## SOURCE DATA

══════

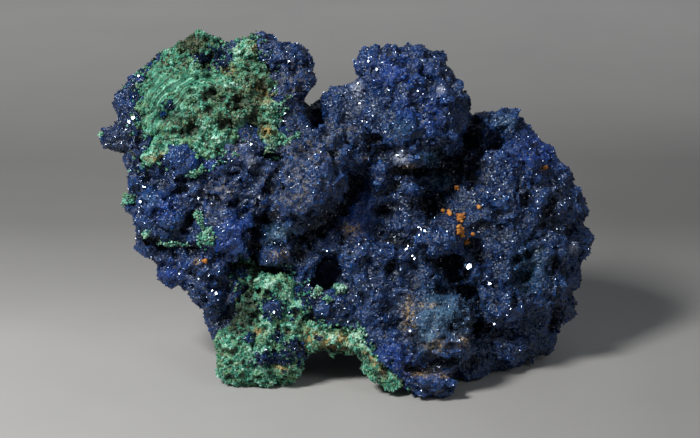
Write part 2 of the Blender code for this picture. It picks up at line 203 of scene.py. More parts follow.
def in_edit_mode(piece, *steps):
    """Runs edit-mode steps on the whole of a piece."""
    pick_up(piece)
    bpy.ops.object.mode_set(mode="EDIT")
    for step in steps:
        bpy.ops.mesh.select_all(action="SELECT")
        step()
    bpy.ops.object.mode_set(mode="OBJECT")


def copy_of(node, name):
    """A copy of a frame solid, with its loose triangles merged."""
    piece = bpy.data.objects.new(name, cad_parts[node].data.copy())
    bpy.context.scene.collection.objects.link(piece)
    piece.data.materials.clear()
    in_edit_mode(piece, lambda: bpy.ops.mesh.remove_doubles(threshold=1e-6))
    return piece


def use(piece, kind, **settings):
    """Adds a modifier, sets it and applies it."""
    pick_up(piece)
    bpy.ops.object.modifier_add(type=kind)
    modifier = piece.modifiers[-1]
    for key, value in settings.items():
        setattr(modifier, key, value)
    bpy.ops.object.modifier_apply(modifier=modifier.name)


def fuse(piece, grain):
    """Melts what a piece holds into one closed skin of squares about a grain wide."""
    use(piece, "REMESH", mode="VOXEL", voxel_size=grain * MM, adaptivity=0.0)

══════

## TASK DESCRIPTION
Repeat the material above in full, quoting it exactly.

## PROBLEM SOLUTION
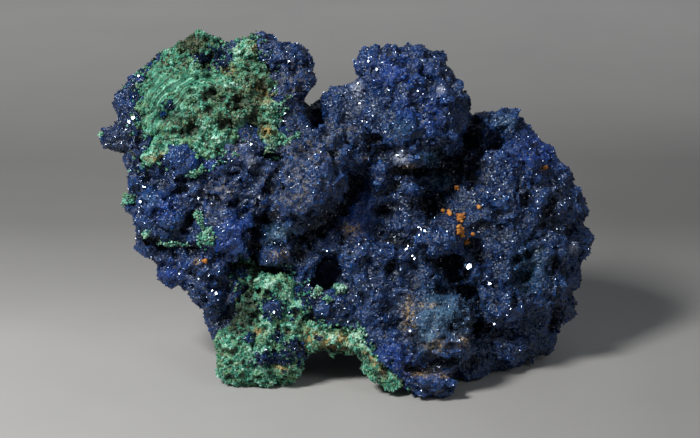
Write part 2 of the Blender code for this picture. It picks up at line 203 of scene.py. More parts follow.
def in_edit_mode(piece, *steps):
    """Runs edit-mode steps on the whole of a piece."""
    pick_up(piece)
    bpy.ops.object.mode_set(mode="EDIT")
    for step in steps:
        bpy.ops.mesh.select_all(action="SELECT")
        step()
    bpy.ops.object.mode_set(mode="OBJECT")


def copy_of(node, name):
    """A copy of a frame solid, with its loose triangles merged."""
    piece = bpy.data.objects.new(name, cad_parts[node].data.copy())
    bpy.context.scene.collection.objects.link(piece)
    piece.data.materials.clear()
    in_edit_mode(piece, lambda: bpy.ops.mesh.remove_doubles(threshold=1e-6))
    return piece


def use(piece, kind, **settings):
    """Adds a modifier, sets it and applies it."""
    pick_up(piece)
    bpy.ops.object.modifier_add(type=kind)
    modifier = piece.modifiers[-1]
    for key, value in settings.items():
        setattr(modifier, key, value)
    bpy.ops.object.modifier_apply(modifier=modifier.name)


def fuse(piece, grain):
    """Melts what a piece holds into one closed skin of squares about a grain wide."""
    use(piece, "REMESH", mode="VOXEL", voxel_size=grain * MM, adaptivity=0.0)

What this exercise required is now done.